The following GIF illustrates the effect of scene albedo and depth on the SPAD measurements.

Figure 6 - GIF illustrating the effect of scene albedo and depth on the SPAD measurements.

Simulating the Poisson randomness of photons

Based on the above steps the final received signal can be calculated as Φ(t) = (a Φsig/d2) δ(t - t0) + Φbg a. This is the expected received signal at any arbitrary time t. These expected signal values are passed to a Poisson random generator which simulates the photon arrival timestamps. Finally, we accumulate these timestamps and generate the timestamp histogram ^Φ[n].

The entire process explained above is vectorized to simulate measurements for all the SPAD pixels of the single photon camera. This significantly increases the simulation speed.

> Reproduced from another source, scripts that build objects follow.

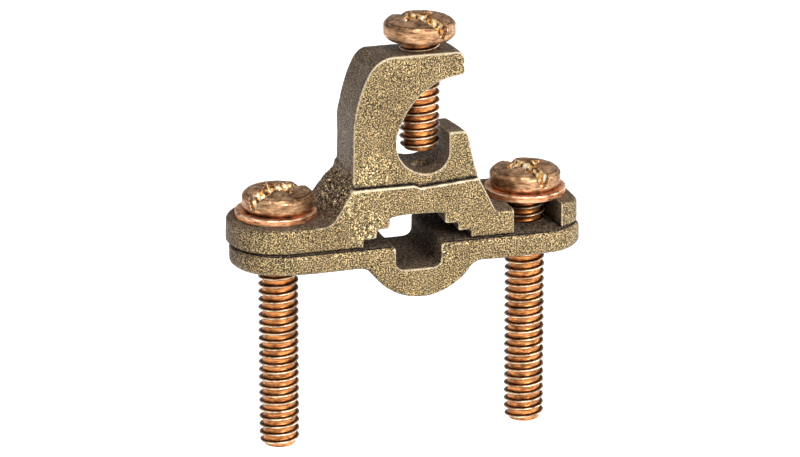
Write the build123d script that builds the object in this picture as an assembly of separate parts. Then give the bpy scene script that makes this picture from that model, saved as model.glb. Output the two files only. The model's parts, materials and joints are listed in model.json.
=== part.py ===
from build123d import *
from math import acos, atan2, cos, hypot, sin, sqrt
import os

# Earth rod clamp: two cast bronze jaws drawn together on a rod or pipe by two
# long screws, with a cast hook on top that takes the conductor under a third,
# shorter screw. Millimetres. X runs along the jaws to the slotted end, Y runs
# along the rod, Z points up to the hook. The origin is the middle of the rod
# seat, on the face where the two jaws meet.

os.makedirs("parts", exist_ok=True)

# ---------------------------------------------------------------- screws
inch = 25.4
shank_radius = 3.12               # crest of the 1/4-20 thread
tip_chamfer = 0.8
clamp_screw_length = 1.5 * inch
wire_screw_length = 0.6875 * inch
thread_gap = 0.06                 # screw crest to tapped bore, all round
passing_gap = 0.1                 # screw crest to plain bore, all round

head_radius = 5.5
head_side = 2.85                  # height of the rim of the head
head_edge = 0.6                   # easing of the rim, above and below
head_dome = 0.75                  # rise of the dome above the rim
drive_depth = 0.9                 # floor of the straight slot above the seat
slot_floor_width = 0.7
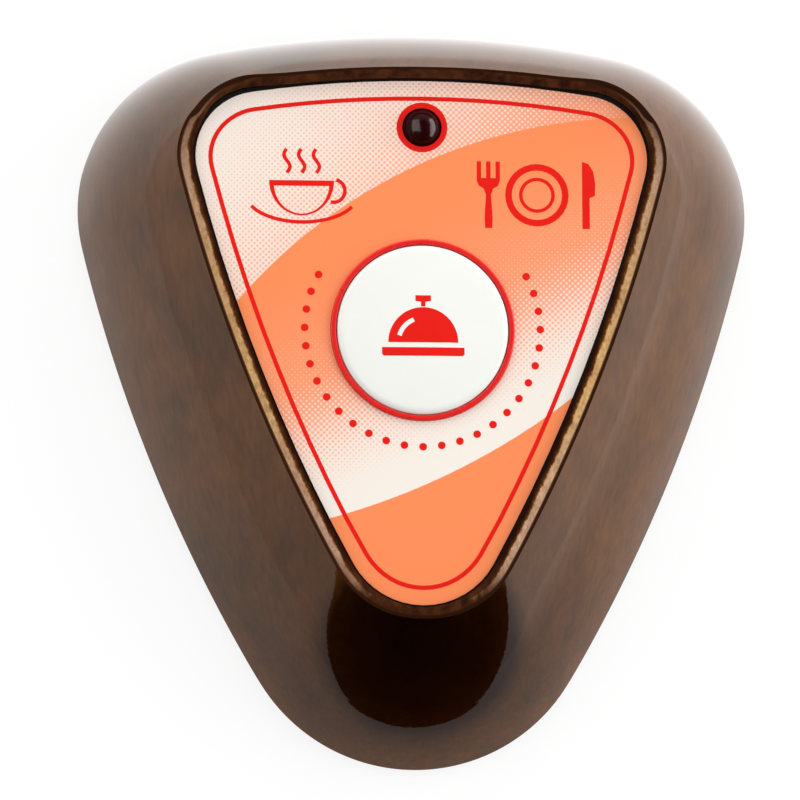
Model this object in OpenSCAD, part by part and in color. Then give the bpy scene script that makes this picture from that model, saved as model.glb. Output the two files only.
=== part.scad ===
// Waiter call button: a lacquered wooden body holds a recessed printed face with a round push
// button and a signal lamp. A coin cell sits behind a quarter-turn door in the base.
// Millimetres. +X is right, +Y runs towards the lamp, +Z is up from the table.

/* [Wooden body] */
// Width of the body over its shoulders
body_w = 89; // [84:0.5:100]
// Length of the body from tail to head
body_l = 98.4; // [94:0.2:110]
// Height of the highest wooden edge above the table
body_h = 21; // [19.5:0.1:26]
// Radius of the rounded tail corner
body_tail_r = 23.7; // [20:0.1:26]
// Radius of the two rounded shoulder corners
body_shoulder_r = 22; // [18:0.1:25]
// Radius of the long arc along each flank
body_flank_r = 211; // [150:1:400]
// Radius of the long arc across the head
body_head_r = 134; // [110:1:300]
// Radius of the round at the lower edge
edge_r = 1; // [0.6:0.1:1.4]
// Steepness of the crown where it starts at the window
crown_start = 31; // [20:1:40]
// Steepness of the crown where it ends above the lower edge
crown_end = 65; // [55:1:72]

/* [Window and face] */
// Width of the printed face
face_w = 58.6; // [54:0.2:62]
// Length of the printed face
face_l = 68.5; // [66:0.5:72]
// Distance from the middle of the body up to the middle of the face
face_shift = 4.6; // [3:0.1:5.4]
// Radius of the face at its tail
face_tail_r = 10.2; // [9:0.1:12]
// Radius of the face at its shoulders
face_shoulder_r = 8.5; // [7.5:0.1:10]
// Radius of the long arc along each side of the face
face_flank_r = 221; // [160:1:400]
// Radius of the long arc across the head of the face
face_head_r = 142; // [110:1:300]
// Depth of the face below the wooden edge
face_depth = 1.8; // [1.4:0.1:2.4]
// Thickness of the printed film
film_t = 0.3; // [0.2:0.05:0.5]
// Gap between the printed film and the window wall
window_gap = 0.75; // [0.6:0.05:1]
// Width of the bevel around the window
bevel_w = 1.2; // [0.8:0.1:1.5]
// Height of the bevel around the window
bevel_h = 1.1; // [0.7:0.1:1.3]

/* [Pocket and base] */
// Distance from the film's edge out to the pocket wall
pocket_grow = 2.7; // [2.5:0.1:3.2]
// Thickness of the wooden ledge that the carrier hangs from, below the carrier's panel
ledge_drop = 1.5; // [1.2:0.1:1.6]
// Width of the step that the base cover sits in
rebate_w = 2.2; // [1.5:0.1:2.6]
// Depth of the base cover's outer face inside the wood
base_recess = 0.4; // [0.2:0.1:0.8]
// Thickness of the base cover
base_t = 1.8; // [1.6:0.1:2.2]
// Thickness of the locating lip on the base cover
lip_t = 0.8; // [0.6:0.1:1]
// Height of the locating lip on the base cover
lip_h = 1.8; // [1:0.1:3]
// Height of a rubber foot
foot_h = 1; // [0.8:0.1:2]
// Diameter of a rubber foot
foot_d = 7.5; // [6:0.5:8]
// Width of the taper around a foot's sole
foot_taper = 0.4; // [0.2:0.1:0.8]

/* [Carrier] */
// Thickness of the carrier's flat panel
panel_t = 1.8; // [1.4:0.1:2]
// Thickness of the flange that bears on the wooden ledge
flange_t = 1.6; // [1.2:0.1:2]
// Thickness of the rim wall around the carrier's hollow
rim_wall = 2; // [1.4:0.1:2.2]
// Thickness of the ribs under the panel
rib_t = 1.2; // [0.8:0.1:1.6]
// Depth of the ribs under the panel
rib_h = 1.3; // [0.8:0.1:1.6]
// Diameter of the pillars that take the base screws
pillar_d = 4.6; // [4.2:0.1:4.8]
// Distance of the pillars inside the film's edge
pillar_in = 0.4; // [0.3:0.1:0.8]
// Diameter of the bosses that carry the board
boss_d = 4.4; // [4:0.1:4.8]

/* [Push button] */
// Diameter of the white button cap
cap_d = 22.2; // [20:0.2:22.6]
// Distance of the button from the middle of the face
cap_y = 1.4; // [0:0.1:2.4]
// Height of the cap above the printed face
cap_rise = 1.1; // [0.9:0.1:1.5]
// Height of the cap's crown over its edge
cap_crown = 0.35; // [0.1:0.05:0.5]
// Radius of the cap's top edge
cap_edge_r = 0.8; // [0.4:0.1:1]
// Thickness of the cap's top
cap_top_t = 1.7; // [1.5:0.1:2]
// Thickness of the cap's skirt
skirt_t = 1.2; // [1:0.1:1.6]
// Width of the stop flange below the skirt
stop_w = 1.1; // [0.8:0.1:1.3]
// Height of the stop flange
stop_h = 0.8; // [0.6:0.1:1]
// Radius of the stem that pushes the switch
stem_r = 2.4; // [1.8:0.1:2.8]
// Thickness of the two ribs that cross inside the cap
cap_rib_t = 1; // [0.8:0.1:1.4]
// Distance of those ribs above the stem's foot
cap_rib_lift = 0.6; // [0.4:0.1:1]
// Length of the collar that guides the cap, below the panel
collar_l = 2.1; // [1.6:0.1:2.2]
// Thickness of the collar's wall
collar_t = 2; // [1.6:0.1:2.2]
// Width of the visible red ring
ring_w = 0.55; // [0.5:0.05:0.9]
// Height of the ring above the printed face
ring_rise = 0.5; // [0.3:0.1:0.7]
// Width of the ring's hidden flange
ring_flange_w = 0.7; // [0.5:0.1:1]
// Thickness of the ring's hidden flange
ring_flange_t = 0.8; // [0.6:0.1:1]
// Travel of the button
press_travel = 0.5; // [0.3:0.05:0.6]

/* [Push switch] */
// Width of the switch
switch_w = 6; // [5.6:0.1:6.6]
// Height of the switch with its plunger
switch_h = 5; // [4.6:0.1:5.2]
// Height of the switch without its plunger
switch_body_h = 3.4; // [3.2:0.1:3.6]
// Thickness of the steel cover
switch_cover_t = 0.3; // [0.2:0.05:0.4]
// Thickness of the switch's floor
switch_floor_t = 1; // [0.8:0.1:1.2]
// Diameter of the plunger
plunger_d = 3.4; // [3:0.1:3.6]
// Width of the plunger's collar
plunger_collar_w = 0.5; // [0.3:0.05:0.6]
// Distance of a leg from the switch's middle
switch_leg_y = 2.25; // [2:0.05:2.4]
// Width of a switch leg
switch_leg_w = 0.7; // [0.5:0.1:0.8]
// Thickness of the sheet that the legs are cut from
leg_t = 0.2; // [0.15:0.05:0.25]

/* [Signal lamp] */
// Diameter of the lamp's lens
lamp_d = 5; // [3:0.1:5]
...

Simulating SPAD sensor measurements for different SBR ratios

Figure 7 - GIF illustrating the single photon camera measurements and depth estimates updated over the number of laser cycles for low SBR scenarios.


References

  1. F. Gutierrez-Barragan, A. Ingle, T. Seets, M. Gupta and A. Velten, “Compressive Single-Photon 3D Cameras,” 2022 IEEE/CVF Conference on Computer Vision and Pattern Recognition (CVPR), New Orleans, LA, USA, 2022, pp. 17833-17843, doi: 10.1109/ CVPR52688.2022.01733.